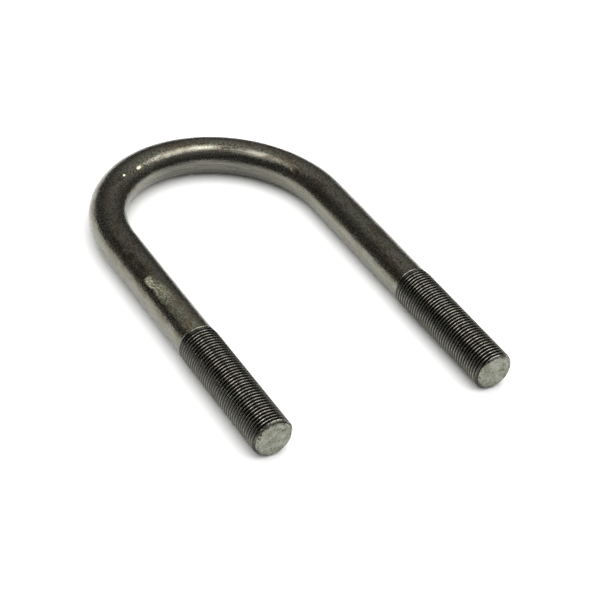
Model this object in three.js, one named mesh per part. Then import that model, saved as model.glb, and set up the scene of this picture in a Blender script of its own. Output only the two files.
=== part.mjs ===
// U-bolt for a round tube: one steel bar bent into a U, with a thread rolled on the end of each leg.
// It lies flat: the legs run along Y with their ends at -Y, the bend is at +Y and Z is up.
// The origin is under the middle of the bolt, on the surface that it lies on. Sizes are in millimetres.
import * as THREE from "three";

// Driving dimensions.
const threadDiameter = 15.875; // over the crests, 5/8 in
const threadPitch = 25.4 / 18; // 18 threads to the inch
const threadLength = 57.15; // from the leg's end to where the thread has faded out
const runOutLength = 3.6; // the stretch over which the thread fades into the shank
const chamferWidth = 1.25; // taken off the radius at the leg's end
const chamferLength = 1.3; // measured along the leg
const insideWidth = 77.8; // clear gap between the two shanks, for a tube of 76.2
const insideLength = 158.75; // from the inside of the bend to the ends of the legs

// Facets.
const sidesRound = 20; // flats round the bar, a multiple of 4 so that a corner lies lowest
const bendSteps = 28; // straight pieces in the half circle of the bend

// A thread of 60 degrees, with a flat on the crest and a sharp root. Rolling it moves the metal of a
// bar of the pitch diameter, so that is what the plain shank measures.
const threadDepth = (17 / 24) * Math.sqrt(3 / 4) * threadPitch;
const crestFlat = threadPitch / 8;
const pitchDiameter = threadDiameter - (3 / 4) * Math.sqrt(3 / 4) * threadPitch;

const crestRadius = threadDiameter / 2;
const rootRadius = crestRadius - threadDepth;
const shankRadius = pitchDiameter / 2;
const endRadius = crestRadius - chamferWidth;

// The centre line of the bar: up one leg, round the bend and down the other leg.
const bendRadius = insideWidth / 2 + shankRadius;
const legLength = insideLength - (bendRadius - shankRadius);
const barLength = 2 * legLength + Math.PI * bendRadius;
const bendCentreY = (legLength - bendRadius - shankRadius) / 2;

// The centre line at a distance along the bar, from the end of the right leg, round the bend, to the
// end of the left leg. inward points from it towards the inside of the U.
function centreLine(distance) {
  const bendLength = barLength - 2 * legLength;
  const angle = THREE.MathUtils.clamp(distance - legLength, 0, bendLength) / bendRadius;
  const beforeBend = Math.max(legLength - distance, 0);
  const pastBend = Math.max(distance - legLength - bendLength, 0);
  const inward = new THREE.Vector3(-Math.cos(angle), -Math.sin(angle), 0);
  const point = new THREE.Vector3(0, bendCentreY - beforeBend - pastBend, crestRadius);
  point.addScaledVector(inward, -bendRadius);
  return { point, inward };
}

// How far the chamfer lets the bar's surface reach at this distance from a leg's end.
const chamferRadius = (distance) => endRadius + (chamferWidth * distance) / chamferLength;

// One turn of the thread as [distance, radius] pairs, with the middle of its crest at 0.
const threadTurn = [
  [-crestFlat / 2, crestRadius],
  [crestFlat / 2, crestRadius],
  [threadPitch / 2, rootRadius],
];

// The outline of one leg from its end to where the thread has faded out, along the line where the
// thread has risen by a share of its pitch.
function legOutline(rise) {
  const outline = [];
  for (let turn = -1; turn * threadPitch < threadLength; turn++) {
    for (const [offset, radius] of threadTurn) {
      const distance = (turn + rise) * threadPitch + offset;
      const shown = Math.min((threadLength - distance) / runOutLength, 1);
      if (shown > 0) outline.push([distance, THREE.MathUtils.lerp(shankRadius, radius, shown)]);
    }
  }
  return chamfered(outline);
}

// An outline cut back to the chamfer, with a new point wherever it crosses the chamfer's line.
function chamfered(outline) {
  const cut = [[0, endRadius]];
  let [lastDistance, lastRadius] = outline[0];
  for (const [distance, radius] of outline) {
    const over = radius - chamferRadius(distance);
    const lastOver = lastRadius - chamferRadius(lastDistance);
    if (over * lastOver < 0) {
      const crossing = THREE.MathUtils.lerp(lastDistance, distance, lastOver / (lastOver - over));
      if (crossing > 0) cut.push([crossing, chamferRadius(crossing)]);
    }
    if (over <= 0 && distance > 0) cut.push([distance, radius]);
    [lastDistance, lastRadius] = [distance, radius];
  }
  return cut;
}

// One lengthwise line over the whole bar, at a share of the way round it. Both threads are right-handed,
// so seen from its own end the left leg's thread rises the other way.
function lengthwiseLine(share) {
  const angle = 2 * Math.PI * share;
  const rightLeg = legOutline(share);
  const leftLeg = legOutline(1 - share).map(([distance, radius]) => [barLength - distance, radius]);
  const bend = Array.from({ length: bendSteps + 1 }, (_, i) => {
    return [THREE.MathUtils.lerp(legLength, barLength - legLength, i / bendSteps), shankRadius];
  });
  return [...rightLeg, ...bend, ...leftLeg.reverse()].map(([distance, radius]) => {
    const { point, inward } = centreLine(distance);
    point.addScaledVector(inward, radius * Math.cos(angle));
    point.z += radius * Math.sin(angle);
    return { distance, point };
  });
}

// The triangles between two neighbouring lengthwise lines, which needn't have equally many points:
// each triangle takes the next point of whichever line lags behind.
function stripBetween(line, next) {
  const triangles = [];
  let i = 0;
  let j = 0;
  while (i < line.length - 1 || j < next.length - 1) {
    const lineLags = i < line.length - 1 && !(line[i + 1].distance > next[j + 1]?.distance);
    triangles.push(line[i].id, next[j].id, lineLags ? line[++i].id : next[++j].id);
  }
  return triangles;
}

// The bar's closed surface: a strip of triangles between each pair of lengthwise lines, and a flat fan
// over each end.
function barGeometry() {
  const positions = [];
  const addVertex = (point) => positions.push(...point.toArray()) / 3 - 1;
  const lines = Array.from({ length: sidesRound }, (_, side) =>
    lengthwiseLine(side / sidesRound).map(({ distance, point }) => ({ distance, id: addVertex(point) })),
  );
  const rightEnd = addVertex(centreLine(0).point);
  const leftEnd = addVertex(centreLine(barLength).point);
  const index = lines.flatMap((line, side) => {
    const next = lines[(side + 1) % sidesRound];
    const ends = [rightEnd, next[0].id, line[0].id, leftEnd, line.at(-1).id, next.at(-1).id];
    return [...stripBetween(line, next), ...ends];
  });
  const geometry = new THREE.BufferGeometry();
  geometry.setAttribute("position", new THREE.Float32BufferAttribute(positions, 3));
  geometry.setIndex(index);
  geometry.computeVertexNormals();
  return geometry;
}

const plainSteel = new THREE.MeshStandardMaterial({
  color: 0x5b5a52,
  metalness: 0.9,
  roughness: 0.42,
  flatShading: true,
});

const bar = new THREE.Mesh(barGeometry(), plainSteel);
bar.name = "threaded_bar";

const uBolt = new THREE.Group();
uBolt.name = "u_bolt";
uBolt.add(bar);

export default uBolt;
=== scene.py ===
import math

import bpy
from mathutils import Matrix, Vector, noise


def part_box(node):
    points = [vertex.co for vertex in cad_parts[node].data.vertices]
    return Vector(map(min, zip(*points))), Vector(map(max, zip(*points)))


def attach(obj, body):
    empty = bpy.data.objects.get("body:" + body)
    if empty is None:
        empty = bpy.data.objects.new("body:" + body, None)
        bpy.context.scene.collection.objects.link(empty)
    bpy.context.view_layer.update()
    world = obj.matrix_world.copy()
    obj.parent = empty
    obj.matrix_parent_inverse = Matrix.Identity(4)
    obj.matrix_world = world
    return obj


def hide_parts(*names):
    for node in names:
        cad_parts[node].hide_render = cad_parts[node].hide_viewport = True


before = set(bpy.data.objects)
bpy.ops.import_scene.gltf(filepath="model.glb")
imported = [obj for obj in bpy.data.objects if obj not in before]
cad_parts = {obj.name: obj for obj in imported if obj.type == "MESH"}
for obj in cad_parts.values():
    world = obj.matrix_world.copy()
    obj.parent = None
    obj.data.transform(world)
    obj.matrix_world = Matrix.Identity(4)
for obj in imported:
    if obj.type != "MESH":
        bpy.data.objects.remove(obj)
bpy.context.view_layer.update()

# A U-bolt: one bent bar of plain steel with a thread on each leg, lying on a pale floor.
#
# Places on the bar are those on the straight bar that it was bent from, in millimetres: the distance
# along it from the right leg's end, and across it how far inward (towards the inside of the U) and how
# far up. Round the bar, 0 degrees is on the inside of the U and 90 degrees is on top.

MM = 0.001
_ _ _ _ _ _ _
[Goal]: Above is a listing; print exactly its lines from the one with "const plainSteel = new" through the one with "bpy.context.scene.collection.objects.link(empty)", and no other lines.

[Task answer]:
const plainSteel = new THREE.MeshStandardMaterial({
  color: 0x5b5a52,
  metalness: 0.9,
  roughness: 0.42,
  flatShading: true,
});

const bar = new THREE.Mesh(barGeometry(), plainSteel);
bar.name = "threaded_bar";

const uBolt = new THREE.Group();
uBolt.name = "u_bolt";
uBolt.add(bar);

export default uBolt;
=== scene.py ===
import math

import bpy
from mathutils import Matrix, Vector, noise


def part_box(node):
    points = [vertex.co for vertex in cad_parts[node].data.vertices]
    return Vector(map(min, zip(*points))), Vector(map(max, zip(*points)))


def attach(obj, body):
    empty = bpy.data.objects.get("body:" + body)
    if empty is None:
        empty = bpy.data.objects.new("body:" + body, None)
        bpy.context.scene.collection.objects.link(empty)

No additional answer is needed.